Discovering group dynamics in synchronous time series via hierarchical
recurrent switching-state models
- URL: http://arxiv.org/abs/2401.14973v1
- Date: Fri, 26 Jan 2024 16:06:01 GMT
- Title: Discovering group dynamics in synchronous time series via hierarchical
recurrent switching-state models
- Authors: Michael Wojnowicz, Preetish Rath, Eric Miller, Jeffrey Miller,
Clifford Hancock, Meghan O'Donovan, Seth Elkin-Frankston, Thaddeus Brunye,
and Michael C. Hughes
- Abstract summary: We seek to model a collection of time series arising from multiple entities interacting over the same time period.
Recent work focused on modeling individual time series is inadequate for our intended applications, where collective system-level behavior influences the trajectories of individual entities.
We employ a latent system-level discrete state chain that drives latent entity-level chains which in turn govern the dynamics of each observed time series.
- Score: 3.5902825399592193
- License: http://arxiv.org/licenses/nonexclusive-distrib/1.0/
- Abstract: We seek to model a collection of time series arising from multiple entities
interacting over the same time period. Recent work focused on modeling
individual time series is inadequate for our intended applications, where
collective system-level behavior influences the trajectories of individual
entities. To address such problems, we present a new hierarchical
switching-state model that can be trained in an unsupervised fashion to
simultaneously explain both system-level and individual-level dynamics.
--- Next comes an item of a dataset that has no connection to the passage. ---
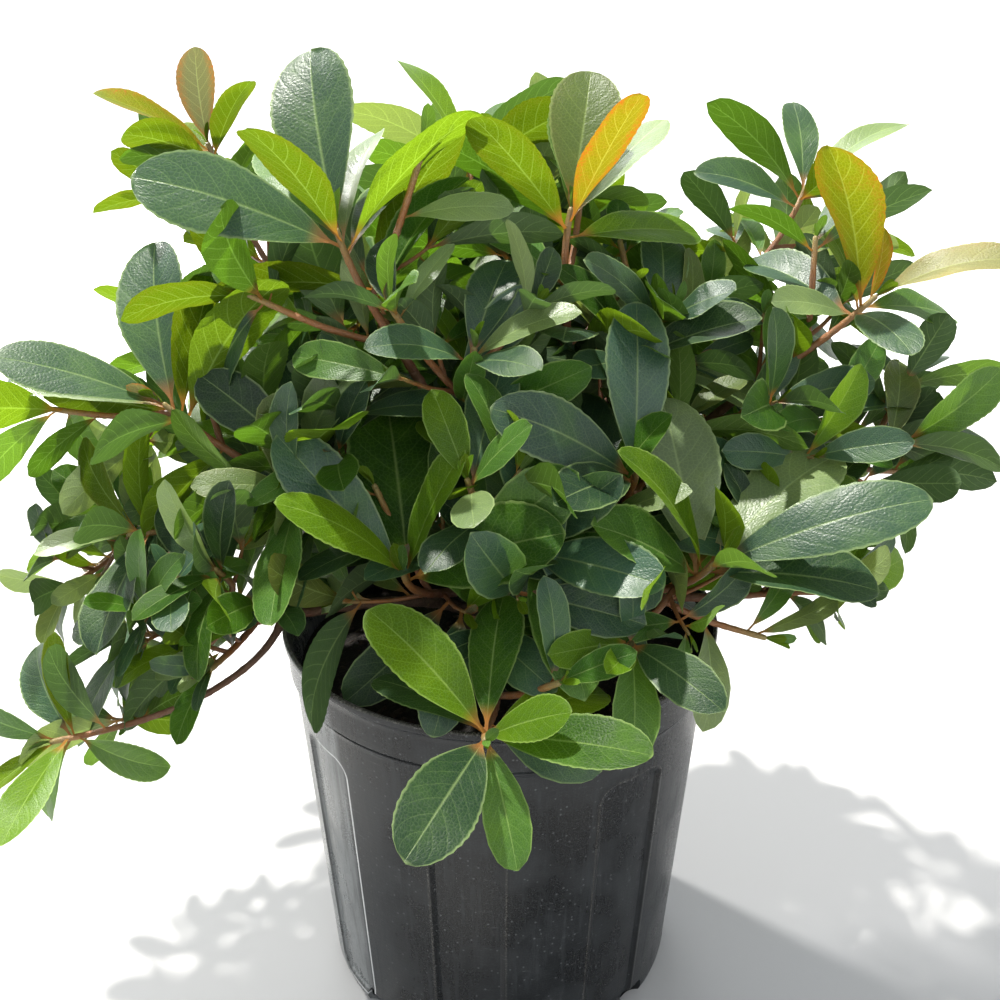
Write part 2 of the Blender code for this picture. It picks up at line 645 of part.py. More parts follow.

We
employ a latent system-level discrete state Markov chain that drives latent
entity-level chains which in turn govern the dynamics of each observed time
series. Feedback from the observations to the chains at both the entity and
system levels improves flexibility via context-dependent state transitions. Our
hierarchical switching recurrent dynamical models can be learned via
closed-form variational coordinate ascent updates to all latent chains that
scale linearly in the number of individual time series. This is asymptotically
no more costly than fitting separate models for each entity. Experiments on
synthetic and real datasets show that our model can produce better forecasts of
future entity behavior than existing methods. Moreover, the availability of
latent state chains at both the entity and system level enables interpretation
of group dynamics.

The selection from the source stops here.